A子さんと両親は、動画の流出経路や、誰がどこまで動画を所持しているのかが分からず、不安な状況に置かれたまま。さらには、学校が情報を何も教えてくれないために、B男を始めとする犯人たちに刑事処罰を与えることも、慰謝料を請求することもできなかった。

 このまま泣き寝入りするしかないのか……困った両親が当事務所へ相談に訪れ、われわれ弁護士の支援のもと、動画の流出経路など事件の実態解明と、動画流出に積極的に関与した者に対する刑事処罰に乗り出すことになった。

調査結果を隠し、犯人を教えない高校側……
期限が迫る中で取れる手は?

 一般的にはこういった事件があった場合、以下のような流れで対処・交渉が進んでいく。

(1)学校側が事実関係の調査を行い、被害者に報告する
(2)被害者側と加害者側で話し合い、賠償の方法を協議する
(3)話し合いがまとまらない場合、民事裁判で損害賠償を求める
(4)あるいは刑事告訴し、刑事裁判で刑罰を求める

 だが、今回、学校側は表沙汰になり学校の評判が悪くなることを恐れて、調査結果をA子さん側に渡そうとしなかった。完全な自己保身である。

 そこで、弁護士が学校側に面談を申し入れ情報開示を求めると、問題の動画が40人以上の生徒にスマホを通じて送信されていたことが明らかになったほか、動画の流出経路の証拠資料も入手できた。

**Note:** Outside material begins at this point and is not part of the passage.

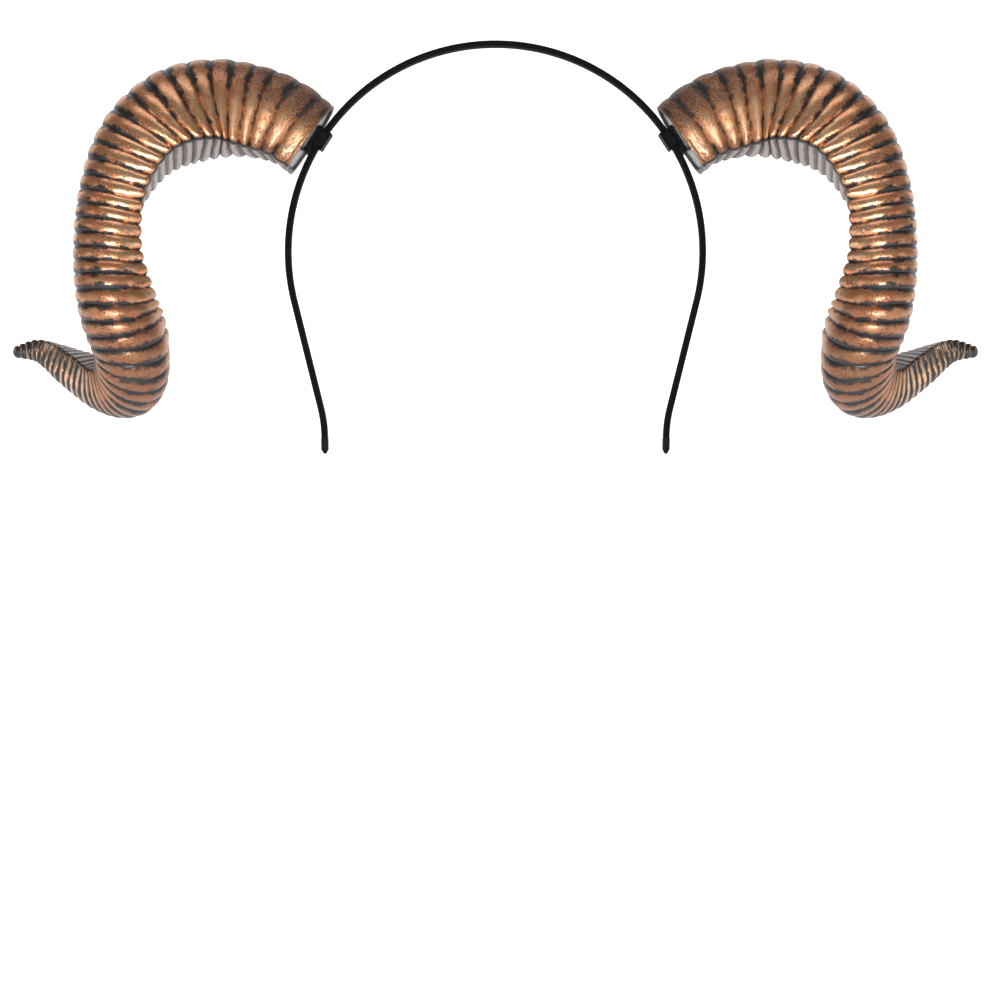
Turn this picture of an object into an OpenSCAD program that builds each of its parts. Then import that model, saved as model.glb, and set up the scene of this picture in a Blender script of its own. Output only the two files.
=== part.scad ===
// Costume headband with a pair of hollow ram's horns.
// Origin: centre of the band's crown arc. +X is the wearer's right, +Y the way the wearer faces, +Z up.
// The right-hand pieces are modelled and the left-hand ones are their mirror images.

/* [Band] */
// Radius of the crown arc, to the middle of the band
crown_r = 77.7; // [72:0.1:84]
// Angle from the top of the crown to each end of its arc
crown_half_angle = 104; // [96:0.5:108]
// Thickness of the covered band
band_t = 2.5; // [2.2:0.1:3]
// Width of the covered band, front to back
band_w = 6.2; // [6:0.1:8]
// Thickness of the spring strip
core_t = 1; // [0.8:0.1:1.2]
// Width of the spring strip
core_w = 4.8; // [4:0.1:5]
// Length of the straight part of each leg
leg_l = 41; // [30:1:60]
// Radius of the outward flare at the foot of each leg
flare_r = 50; // [40:5:140]
// Angle that the flare turns through
flare_angle = 13; // [3:0.5:15]
// Length of each end tip
tip_l = 6; // [5:0.5:10]

/* [Clip] */
// Angle from the top of the crown to the middle of each clip
clip_angle = 57.2; // [50:0.1:64]
// Length of the loop along the band
loop_l = 7.4; // [6:0.1:10]
// Thickness of the loop's walls
loop_wall = 1.3; // [1:0.1:1.8]
// Running clearance between the loop and the band
loop_gap = 0.08; // [0.05:0.01:0.1]
// Length of the clip's plate
plate_l = 11.1; // [10:0.1:13]
// Width of the clip's plate, front to back
plate_w = 17.2; // [17:0.1:18]
// Thickness of the clip's plate
plate_t = 1.5; // [1.2:0.1:2]

/* [Horn] */
// Radius from the crown's centre to the middle of the horn's open end
base_r = 80.8; // [80.6:0.1:81.5]
// How far the horn's centreline starts below the clip's middle
base_drop = 5.2; // [3:0.1:6]
// Forward lean of the horn's first stretch
base_tilt = 2; // [0:0.5:4]
// How far the horn's first stretch turns down from the clip's outward direction
base_turn = -2.3; // [-4:0.1:2]
// Number of ribs along the horn
rib_count = 51; // [40:1:58]
// Width of the last rib as a share of the first
rib_taper = 0.42; // [0.2:0.01:0.6]
// How far the ribs lean, in rib widths
rib_lean = 0.45; // [0:0.05:0.6]
// Depth of the grooves as a share of the horn's thickness
groove_depth = 0.05; // [0.02:0.01:0.06]
// Wall thickness of the hollow horn
wall = 2.2; // [1.8:0.1:2.6]
// How far the end cap is set back inside the horn
cap_recess = 0.8; // [0.6:0.1:2]
// Thickness of the end cap
cap_t = 2.5; // [2:0.1:3]

/* [Hidden] */
$fn = 64;

cover_black = "#1c1b1b";
clip_black = "#151515";
cap_grey = "#4d4b4a";
steel = "#9a9a9c";
copper = "#b06a43";

// Straight stretches of the band run this far into the curved ones, a hair's breadth thinner, so that
// they join
lap = 1;
lap_step = 0.01;
core_in_tip = 3;
tip_slope = 1.6;
tip_nose_t = 0.9;
tip_nose_w = 3.4;
corner_r = 0.8;

// The loop's bore is cut this far to each side of its middle, which is past both of its ends
bore_half_angle = 10;
pad_l = 9;
pad_w = 15.6;
cap_gap = 0.15;

// ---- The horn's curve -----------------------------------------------------------------------------

function unit(v) = v / norm(v);

// Point k + f of an evenly timed Catmull-Rom curve through a list of vectors
function spline(points, t) =
    let (
        last = len(points) - 1,
        k = min(floor(t), last - 1),
        f = t - k,
        b = points[k],
        c = points[k + 1],
        a = k > 0 ? points[k - 1] : 2 * b - c,
        d = k + 2 <= last ? points[k + 2] : 2 * c - b
    )
    0.5 * (2 * b + (c - a) * f + (2 * a - 5 * b + 4 * c - d) * f * f + (3 * b - a - 3 * c + d) * f * f * f);

// A list spread evenly over the horn's length, read at the share u of that length
function along(list, u) = spline(list, u * (len(list) - 1));

radial = [sin(clip_angle), 0, cos(clip_angle)];
tangent = [cos(clip_angle), 0, -sin(clip_angle)];
base_down = [cos(clip_angle + base_turn), 0, -sin(clip_angle + base_turn)];
base_out = [sin(clip_angle + base_turn), 0, cos(clip_angle + base_turn)];
base_axis = base_out * cos(base_tilt) + [0, sin(base_tilt), 0];
base_centre = radial * base_r + tangent * base_drop;
base_run = 12;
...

 しかしそれを行った生徒の名前については頑なに口を閉ざし、犯人性(事件にかかわった犯人が誰か)についてはどうしても情報が得られなかった。

 これ以上は裁判を起こすしかない。裁判を起こすには「刑事告訴→警察の捜査→起訴」という段取りが必要だが、犯人がまったく分からない段階では、刑事告訴が受理される可能性はかなり低くなる。

 とはいえ、いわゆるリベンジポルノ(私事性的画像記録の提供等による被害の防止に関する法律)第3条3項「公表目的提供罪」は「親告罪」にあたる。親告罪は被害者が訴え出なければ成立しない犯罪であり、その訴え(刑事告訴)ができる期限は「犯人を知った日から6カ月以内」という時間的制約がある。このまま学校と押し問答を続けているうちに、告訴期間が過ぎてしまう恐れがあった。